When all was said and done, however, the night was about Ararat. The politicians and socialites lapped up the pageantry, but many of the 4000 people attending the joint screenings (including everyone at the Uptown) were there to see, not to be seen.
Ararat (the title comes from Mt. Ararat) is easily Egoyan's most ambitious picture to date. The film's scope is massive, attempting to relate an historical event, put it in context for those living today, and tell several entwined modern stories. And, while it's unfair to say that the material defeats Egoyan, the movie lacks the power of his recent features. Perhaps it's a case of him being too close to the subject matter. Whatever the reason, the characters often seem only half-formed and there's a strange artificiality about the entire endeavor. Egoyan has never been a realist, and his style has contributed to his ability to deliver a knockout punch. Here, that punch is missing.
The event that forms Ararat's fulcrum is the 1915 attempted genocide of the Armenian people by the Turks of the Ottoman Empire. Approximately 2/3 of the Armenian population - more than 1 million individuals - were killed during one of the bloodiest reigns of terror. To this day, despite the assertions of scholars and the records of eyewitnesses, the Turkish government denies that the atrocities occurred. On more than one occasion, Egoyan draws a parallel between what transpired in 1915 Armenia and what happened during the Holocaust. His most chilling link - that Hitler defended his elimination of the Jews by stating, "Who remembers the extermination of the Armenians?" One of Egoyan's points is that no one does.
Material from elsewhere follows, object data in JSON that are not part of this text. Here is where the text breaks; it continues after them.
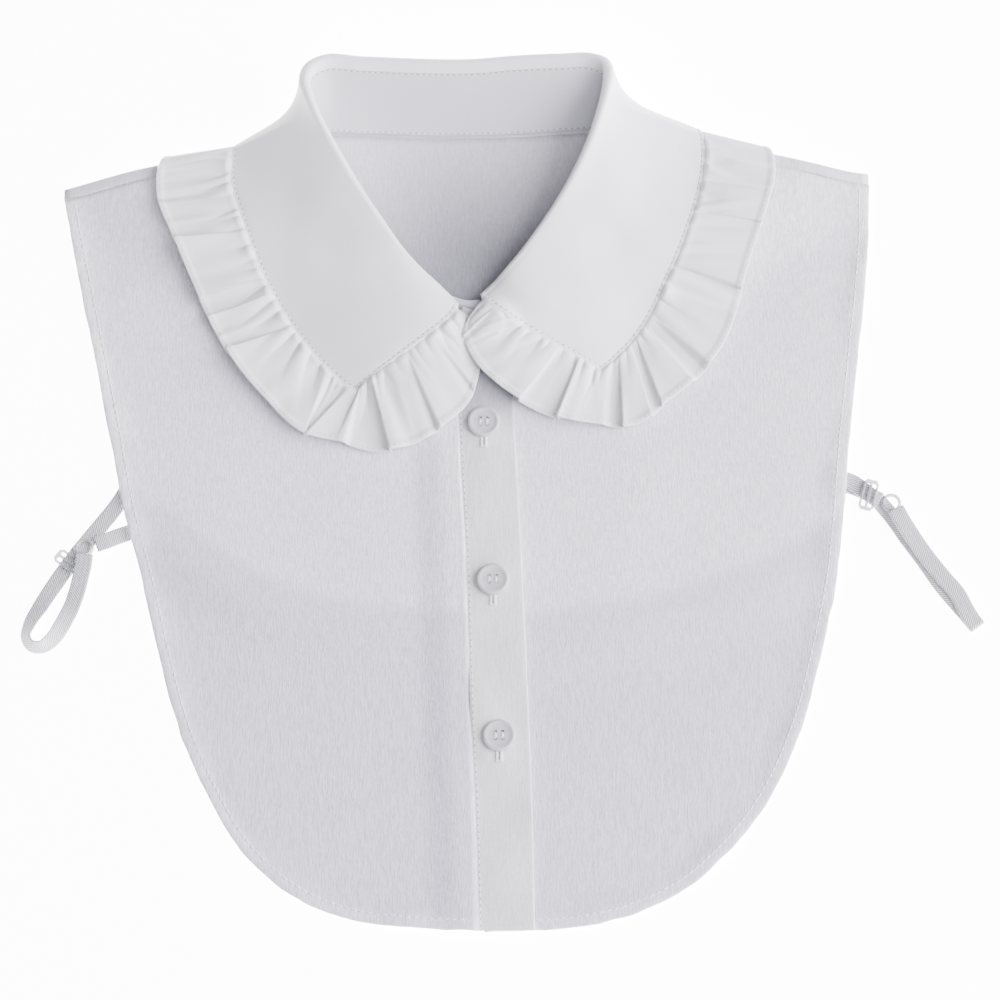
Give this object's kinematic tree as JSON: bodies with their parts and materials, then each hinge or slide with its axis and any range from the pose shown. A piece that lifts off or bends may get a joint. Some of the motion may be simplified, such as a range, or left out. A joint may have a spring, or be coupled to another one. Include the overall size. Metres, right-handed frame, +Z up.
{
  "type": "false collar",
  "caption": "Sleeveless short bodice with a buttoned front, a rolled collar edged with a gathered ruffle and elastic side tapes, laid flat.",
  "frame": {"origin": "under the middle of the whole piece, on the table it lies on", "axes": "+Z up from the table, +Y from the hem towards the neck, -X the wearer's right side"},
  "size_m": [0.3716, 0.3565, 0.028],
  "materials": {
    "bodice_cloth": "matte woven, slightly see-through",
    "collar_cloth": "matte plain weave",
    "ruffle_cloth": "matte plain weave, gathered",
    "button_resin": "satin",
    "elastic_tape": "matte ribbed",
    "clear_plastic": "clear, polished"
  },
  "bodies": {
    "root": {"back_panel": "bodice_cloth", "front_right": "bodice_cloth", "front_left": "bodice_cloth", "placket": "collar_cloth", "collar_stand": "collar_cloth", "collar_leaf": "collar_cloth", "ruffle": "ruffle_cloth", "button_1": "button_resin", "button_2": "button_resin", "button_3": "button_resin", "button_collar": "button_resin", "strap_back_left": "elastic_tape", "strap_front_left": "elastic_tape", "strap_back_right": "elastic_tape", "strap_front_right": "elastic_tape", "ring_left": "clear_plastic", "ring_right": "clear_plastic", "slider_left": "clear_plastic", "slider_right": "clear_plastic"}
  },
  "joints": []
}
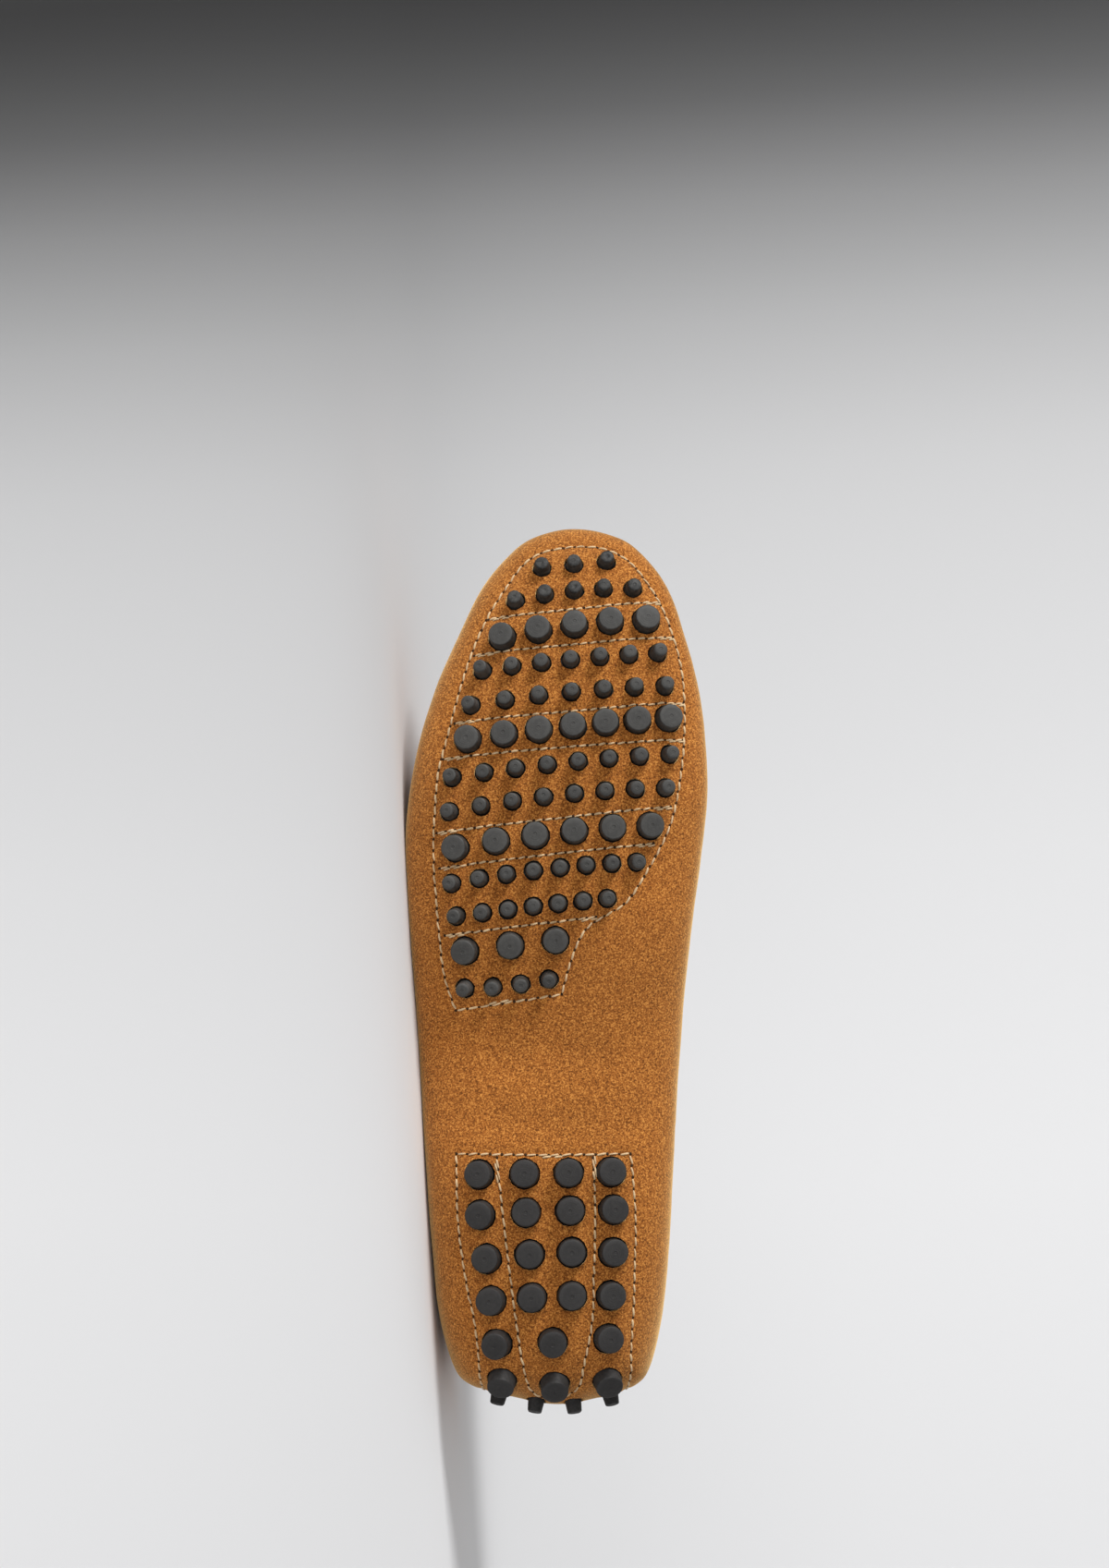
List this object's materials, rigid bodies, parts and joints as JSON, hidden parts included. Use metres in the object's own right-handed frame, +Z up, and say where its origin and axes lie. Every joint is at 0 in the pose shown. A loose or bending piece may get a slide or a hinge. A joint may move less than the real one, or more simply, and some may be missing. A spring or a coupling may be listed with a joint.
{
  "type": "driving moccasin",
  "caption": "Right driving moccasin in tan suede: hollow one-piece upper with rubber pegs through its bottom, raised toe seam, short tongue and insole, lying on its outer side.",
  "frame": {"origin": "on the floor, under the middle of the lying shoe's bounding box", "axes": "+X towards the heel, -X towards the toe, -Y where the sole faces, +Y where the collar opens, +Z up, towards the shoe's inner side"},
  "size_m": [0.2932, 0.0778, 0.1002],
  "materials": {
    "suede": "golden tan suede with a short nap",
    "rubber": "matte near-black moulded rubber",
    "insole_leather": "smooth tan leather"
  },
  "bodies": {
    "root": {"upper": "suede", "apron": "suede", "forefoot_pad": "rubber", "heel_pad": "rubber", "insole": "insole_leather"}
  },
  "joints": []
}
The reason why this film is so important to the director is that he is an Armenian-Canadian. In telling this story, he is relating his heritage.
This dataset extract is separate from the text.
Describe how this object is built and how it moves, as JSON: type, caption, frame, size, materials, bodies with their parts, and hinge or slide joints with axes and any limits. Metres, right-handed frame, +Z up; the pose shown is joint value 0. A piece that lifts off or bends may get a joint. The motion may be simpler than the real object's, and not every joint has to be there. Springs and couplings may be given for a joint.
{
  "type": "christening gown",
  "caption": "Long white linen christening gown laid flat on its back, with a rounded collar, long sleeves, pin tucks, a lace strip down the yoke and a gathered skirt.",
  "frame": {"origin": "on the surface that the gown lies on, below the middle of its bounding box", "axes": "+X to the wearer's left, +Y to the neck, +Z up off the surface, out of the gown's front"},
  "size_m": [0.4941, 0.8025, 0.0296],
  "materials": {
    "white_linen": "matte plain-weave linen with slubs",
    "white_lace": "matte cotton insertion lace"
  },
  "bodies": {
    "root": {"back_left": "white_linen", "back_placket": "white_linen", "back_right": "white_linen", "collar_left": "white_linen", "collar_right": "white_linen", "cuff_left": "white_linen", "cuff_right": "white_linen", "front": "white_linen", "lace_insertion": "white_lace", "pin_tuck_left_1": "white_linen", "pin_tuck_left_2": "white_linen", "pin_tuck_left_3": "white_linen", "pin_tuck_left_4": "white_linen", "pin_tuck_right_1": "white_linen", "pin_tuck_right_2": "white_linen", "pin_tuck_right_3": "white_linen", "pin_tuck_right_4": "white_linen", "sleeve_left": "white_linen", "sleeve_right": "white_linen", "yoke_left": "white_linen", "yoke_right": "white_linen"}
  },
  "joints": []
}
The events of 1915 are only the film's background. This is neither a period piece nor a documentary (although one could argue that Egoyan might have been more successful had he used either approach). Instead, it takes place in modern day Canada, where a filmmaker, Edward Saroyan (Charles Aznavour), has decided to make a motion picture about the Armenian genocide. Along with his producer (Eric Bogosian), he recruits an historian, Ani (Arsinee Khanjian), to advise on the film. Ani is an expert on the painter Arshile Gorky, who left Armenia for New York at the time of the extermination. Her son, 18-year old Raffi (David Alpay), decides that he must visit Armenia to understand the legacy of his people. Meanwhile, his step-sister, Celia (Marie-Josee Croze), with whom he is having a sexual affair, has escalated a feud with his mother to dangerous levels. On his way back from his trip abroad, Raffi is stopped by a customs inspector, David (Christopher Plummer), who believes that film cans in Raffi's possession are being used for drug transportation.
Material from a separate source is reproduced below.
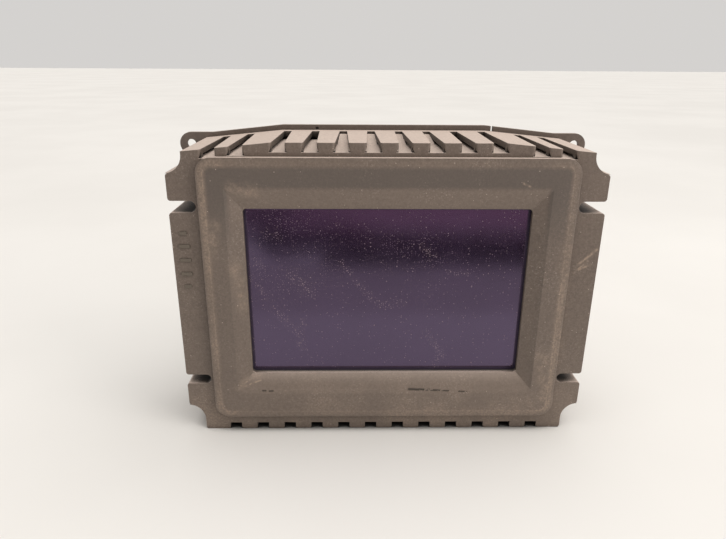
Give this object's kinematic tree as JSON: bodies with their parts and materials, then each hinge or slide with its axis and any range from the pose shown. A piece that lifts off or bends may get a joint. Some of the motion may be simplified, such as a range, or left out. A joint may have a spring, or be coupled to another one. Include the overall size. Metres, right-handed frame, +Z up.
{
  "type": "information display module",
  "caption": "Dashboard display module: louvred housing with a raised bezel ring around a recessed landscape screen, grooved side wings and a rear cover with screw ears",
  "frame": {"origin": "middle of the bottom of the bounding box: the module stands on the ribs of its lower edge at Z = 0", "axes": "+Z up, the screen faces -Y, +X to the viewer's right"},
  "size_m": [0.1938, 0.0574, 0.1363],
  "materials": {
    "housing_plastic": "warm dark grey moulded ABS, fine grain, dusty",
    "cover_plastic": "darker brown-grey moulded plastic",
    "foam": "black closed-cell foam",
    "steel": "plain tin-plated sheet",
    "screw_steel": "zinc-plated",
    "screen_surface": "dark purple-navy polarizer with a glossy surface",
    "panel_glass": "thin clear panel glass",
    "polarizer_film": "dark film",
    "optical_film": "milky film",
    "acrylic": "clear acrylic",
    "white_film": "white reflector film",
    "white_plastic": "white moulded plastic",
    "flex_film": "amber flexible circuit",
    "led_package": "yellow phosphor on white",
    "circuit_board": "green solder mask",
    "chip_black": "moulded black packages",
    "thermal_rubber": "soft grey pad",
    "capacitor_can": "drawn aluminium cans",
    "ferrite": "pressed ferrite",
    "ceramic": "fired ceramic chips",
    "socket_plastic": "ivory socket plastic",
    "latch_plastic": "dark brown latch plastic",
    "connector_plastic": "black moulded connector",
    "contact_brass": "plated contact pins",
    "label_film": "blank label film"
  },
  "bodies": {
    "module": {"front_housing": "housing_plastic", "rear_cover": "cover_plastic", "window_gasket": "foam", "lcd_frame": "steel", "front_polarizer": "screen_surface", "lcd_front_glass": "panel_glass", "lcd_rear_glass": "panel_glass", "rear_polarizer": "polarizer_film", "prism_sheet": "optical_film", "diffuser_sheet": "optical_film", "light_guide": "acrylic", "reflector_sheet": "white_film", "backlight_tray": "white_plastic", "lcd_back_plate": "steel", "led_strip": "flex_film", "leds": "led_package", "led_tail": "flex_film", "lcd_flex": "flex_film", "lcd_screws": "screw_steel", "main_board": "circuit_board", "board_screws": "screw_steel", "processor": "chip_black", "thermal_pad": "thermal_rubber", "shield_can": "steel", "memory_chips": "chip_black", "video_controller": "chip_black", "power_regulator": "chip_black", "bus_transceiver": "chip_black", "clock_crystal": "steel", "electrolytic_capacitors": "capacitor_can", "power_inductors": "ferrite", "ceramic_capacitors": "ceramic", "fpc_socket": "socket_plastic", "led_socket": "socket_plastic", "rear_connector": "connector_plastic", "connector_pins": "contact_brass", "cover_screws": "screw_steel", "blank_label": "label_film"},
    "latch": {"fpc_latch": "latch_plastic"}
  },
  "joints": [
    {"name": "latch_slide", "type": "slide", "parent": "module", "child": "latch", "axis": [0, 0, -1], "range_m": [0, 0.001]}
  ]
}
Part of the problem with Ararat is that about half the film feels like a history lesson. While this isn't bad, especially for those (myself included) who are unaware of what happened in 1915 Armenia, it lacks an emotional component. We watch and learn, much as we do in a classroom. We are not transported there. Egoyan shows what happened second-hand, by means of re-creations of history being done for the film-within-the-film. Consequently, we never feel anything for the historical characters or their circumstances (beyond a certain detached horror). In his defense, I don't think Egoyan intended for us to have a visceral reaction - he wanted to show how filming those scenes impacted the characters working on the movie.
The sequences with the customs inspector don't really work, probably because we're not given much background on the man. We see a couple of scenes with him at home, learn that he is having trouble coping with his son's homosexuality, and are told that he's approaching retirement, but we never delve beneath the surface, and his importance to the film necessitates that we see him as more than a stern authority figure. The best-developed individual in the film is Raffi, but his motivations for going to Armenia are a little murky. He has unanswered questions about the death of his father, who was shot 15 years ago while attempting to assassinate a Turkish diplomat. (This gives Egoyan the opportunity to address the thorny issue of when a "freedom fighter" becomes a "terrorist", but he largely sidesteps the question.) We are supposed to take it on faith that Raffi cannot move forward in life until he has explored his past. It's a nice conceit, but is it there, on the screen? Not really.
One aspect of Ararat that works is Raffi's relationship with Celia. She is a genuine character, driven by great passion and guilt. She believes that Ani was in some way responsible for her father's death, and she will not let go of the idea. Actress Marie-Josee Croze brings this character to volcanic life with a fiery performance that lights up the screen. Unfortunately, after a key scene that occurs mid-way through the movie, she is largely absent for the remainder of the running time.
Egoyan's successes within Ararat outweigh his failures, and there are individual moments of rare power. Take, for example, the scene in which a half-Turkish actor (Elias Koteas) argues against the importance of putting too much reliance upon the past. Or when Celia publicly pushes Ani to admit culpability. ("What she needs is to destroy me the way she thinks I destroyed her father," admits Ani.) Or when David describes watching heroin "mules" sitting on a toilet releasing their illicit baggage. There's a lot of substance in Ararat, and its willingness to deal with the effects of a near-genocide is laudable, but this is not one of Egoyan's top efforts. Did the film inform and educate me? Yes. Did it move me to care about what happened in 1915 Armenia? No. And that is where Ararat went astray.